■ Exercise prompt ■
Reproduce each line of the material precisely.

■ Data extract ■
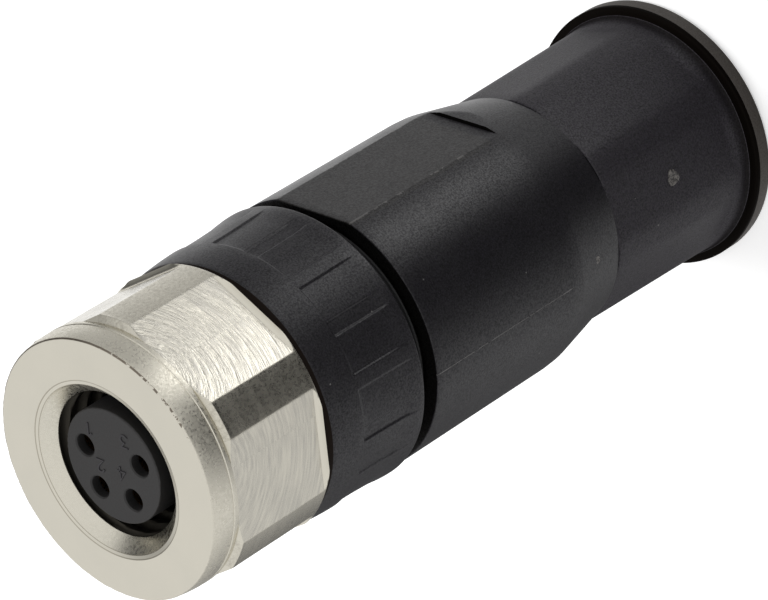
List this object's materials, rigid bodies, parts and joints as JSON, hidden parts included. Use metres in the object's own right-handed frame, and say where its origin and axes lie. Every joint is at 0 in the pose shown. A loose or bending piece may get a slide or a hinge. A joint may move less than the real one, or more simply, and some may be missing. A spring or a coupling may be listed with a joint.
{
  "type": "m8 circular connector",
  "caption": "Round M8 cable socket: brass hexagon coupling nut with grip ring, dark contact insert, black housing with wrench flats, and an eight-sided gland nut at the cable end.",
  "frame": {"origin": "middle of the gland nut flange's rear face, where the part stands", "axes": "+Z out of the mating face; +X through the middle of one wrench flat, in the wide space between contacts 1 and 3"},
  "size_m": [0.0136, 0.0136, 0.0387],
  "materials": {
    "nickel_brass": "satin nickel plating with milled flats",
    "grip_plastic": "fine matte grain",
    "spring_steel": "plain spring steel",
    "seal_rubber": "matte",
    "insert_plastic": "matte",
    "block_plastic": "matte",
    "carrier_plastic": "matte",
    "housing_plastic": "satin",
    "cage_plastic": "natural",
    "gland_plastic": "fine matte grain",
    "gold_contact": "thin gold plating",
    "screw_steel": "plated steel"
  },
  "bodies": {
    "carrier": {"carrier_sleeve": "carrier_plastic", "contact_insert": "insert_plastic", "terminal_block": "block_plastic", "face_seal": "seal_rubber", "socket_contact_1": "gold_contact", "socket_contact_2": "gold_contact", "socket_contact_3": "gold_contact", "socket_contact_4": "gold_contact"},
    "coupling": {"coupling_nut": "nickel_brass", "grip_ring": "grip_plastic", "retaining_ring": "spring_steel"},
    "housing_link": {"housing_seal": "seal_rubber"},
    "housing": {"housing": "housing_plastic", "cable_seal": "seal_rubber"},
    "cage": {"clamping_cage": "cage_plastic"},
    "gland": {"gland_nut": "gland_plastic"},
    "screw_1": {"terminal_screw_1": "screw_steel"},
    "screw_2": {"terminal_screw_2": "screw_steel"},
    "screw_3": {"terminal_screw_3": "screw_steel"},
    "screw_4": {"terminal_screw_4": "screw_steel"}
  },
  "joints": [
    {"name": "nut_turn", "type": "hinge", "parent": "carrier", "child": "coupling", "pos_m": [0, 0, 0.034], "axis": [0, 0, 1], "continuous": true},
    {"name": "housing_travel", "type": "slide", "parent": "carrier", "child": "housing_link", "axis": [0, 0, -1], "range_m": [0, 0.003]},
    {"name": "housing_turn", "type": "hinge", "parent": "housing_link", "child": "housing", "pos_m": [0, 0, 0.022], "axis": [0, 0, -1], "range_deg": [0, 1440]},
    {"name": "gland_travel", "type": "slide", "parent": "housing", "child": "cage", "axis": [0, 0, -1], "range_m": [0, 0.00525]},
    {"name": "gland_turn", "type": "hinge", "parent": "cage", "child": "gland", "pos_m": [0, 0, 0.006], "axis": [0, 0, -1], "range_deg": [0, 2520]},
    {"name": "terminal_screw_1_turn", "type": "hinge", "parent": "carrier", "child": "screw_1", "pos_m": [0.00093, 0.00285, 0.02043], "axis": [0.309, 0.9511, 0], "range_deg": [0, 720]},
    {"name": "terminal_screw_2_turn", "type": "hinge", "parent": "carrier", "child": "screw_2", "pos_m": [-0.00243, 0.00176, 0.02043], "axis": [-0.809, 0.5878, 0], "range_deg": [0, 720]},
    {"name": "terminal_screw_3_turn", "type": "hinge", "parent": "carrier", "child": "screw_3", "pos_m": [0.00093, -0.00285, 0.02043], "axis": [0.309, -0.9511, 0], "range_deg": [0, 720]},
    {"name": "terminal_screw_4_turn", "type": "hinge", "parent": "carrier", "child": "screw_4", "pos_m": [-0.00243, -0.00176, 0.02043], "axis": [-0.809, -0.5878, 0], "range_deg": [0, 720]}
  ],
  "couplings": [
    {"joint": "housing_turn", "follows": "housing_travel", "rad_per_m": 8377.6},
    {"joint": "gland_turn", "follows": "gland_travel", "rad_per_m": 8377.6}
  ]
}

■ Exercise output ■
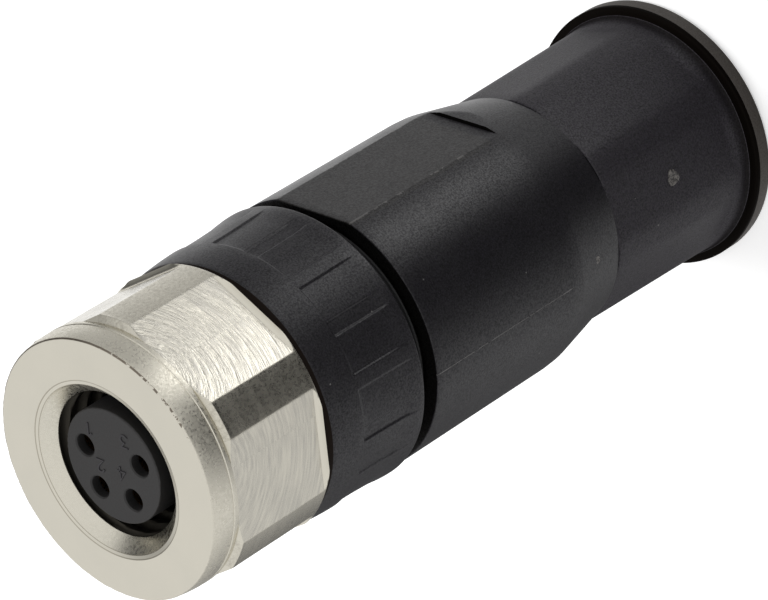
List this object's materials, rigid bodies, parts and joints as JSON, hidden parts included. Use metres in the object's own right-handed frame, and say where its origin and axes lie. Every joint is at 0 in the pose shown. A loose or bending piece may get a slide or a hinge. A joint may move less than the real one, or more simply, and some may be missing. A spring or a coupling may be listed with a joint.
{
  "type": "m8 circular connector",
  "caption": "Round M8 cable socket: brass hexagon coupling nut with grip ring, dark contact insert, black housing with wrench flats, and an eight-sided gland nut at the cable end.",
  "frame": {"origin": "middle of the gland nut flange's rear face, where the part stands", "axes": "+Z out of the mating face; +X through the middle of one wrench flat, in the wide space between contacts 1 and 3"},
  "size_m": [0.0136, 0.0136, 0.0387],
  "materials": {
    "nickel_brass": "satin nickel plating with milled flats",
    "grip_plastic": "fine matte grain",
    "spring_steel": "plain spring steel",
    "seal_rubber": "matte",
    "insert_plastic": "matte",
    "block_plastic": "matte",
    "carrier_plastic": "matte",
    "housing_plastic": "satin",
    "cage_plastic": "natural",
    "gland_plastic": "fine matte grain",
    "gold_contact": "thin gold plating",
    "screw_steel": "plated steel"
  },
  "bodies": {
    "carrier": {"carrier_sleeve": "carrier_plastic", "contact_insert": "insert_plastic", "terminal_block": "block_plastic", "face_seal": "seal_rubber", "socket_contact_1": "gold_contact", "socket_contact_2": "gold_contact", "socket_contact_3": "gold_contact", "socket_contact_4": "gold_contact"},
    "coupling": {"coupling_nut": "nickel_brass", "grip_ring": "grip_plastic", "retaining_ring": "spring_steel"},
    "housing_link": {"housing_seal": "seal_rubber"},
    "housing": {"housing": "housing_plastic", "cable_seal": "seal_rubber"},
    "cage": {"clamping_cage": "cage_plastic"},
    "gland": {"gland_nut": "gland_plastic"},
    "screw_1": {"terminal_screw_1": "screw_steel"},
    "screw_2": {"terminal_screw_2": "screw_steel"},
    "screw_3": {"terminal_screw_3": "screw_steel"},
    "screw_4": {"terminal_screw_4": "screw_steel"}
  },
  "joints": [
    {"name": "nut_turn", "type": "hinge", "parent": "carrier", "child": "coupling", "pos_m": [0, 0, 0.034], "axis": [0, 0, 1], "continuous": true},
    {"name": "housing_travel", "type": "slide", "parent": "carrier", "child": "housing_link", "axis": [0, 0, -1], "range_m": [0, 0.003]},
    {"name": "housing_turn", "type": "hinge", "parent": "housing_link", "child": "housing", "pos_m": [0, 0, 0.022], "axis": [0, 0, -1], "range_deg": [0, 1440]},
    {"name": "gland_travel", "type": "slide", "parent": "housing", "child": "cage", "axis": [0, 0, -1], "range_m": [0, 0.00525]},
    {"name": "gland_turn", "type": "hinge", "parent": "cage", "child": "gland", "pos_m": [0, 0, 0.006], "axis": [0, 0, -1], "range_deg": [0, 2520]},
    {"name": "terminal_screw_1_turn", "type": "hinge", "parent": "carrier", "child": "screw_1", "pos_m": [0.00093, 0.00285, 0.02043], "axis": [0.309, 0.9511, 0], "range_deg": [0, 720]},
    {"name": "terminal_screw_2_turn", "type": "hinge", "parent": "carrier", "child": "screw_2", "pos_m": [-0.00243, 0.00176, 0.02043], "axis": [-0.809, 0.5878, 0], "range_deg": [0, 720]},
    {"name": "terminal_screw_3_turn", "type": "hinge", "parent": "carrier", "child": "screw_3", "pos_m": [0.00093, -0.00285, 0.02043], "axis": [0.309, -0.9511, 0], "range_deg": [0, 720]},
    {"name": "terminal_screw_4_turn", "type": "hinge", "parent": "carrier", "child": "screw_4", "pos_m": [-0.00243, -0.00176, 0.02043], "axis": [-0.809, -0.5878, 0], "range_deg": [0, 720]}
  ],
  "couplings": [
    {"joint": "housing_turn", "follows": "housing_travel", "rad_per_m": 8377.6},
    {"joint": "gland_turn", "follows": "gland_travel", "rad_per_m": 8377.6}
  ]
}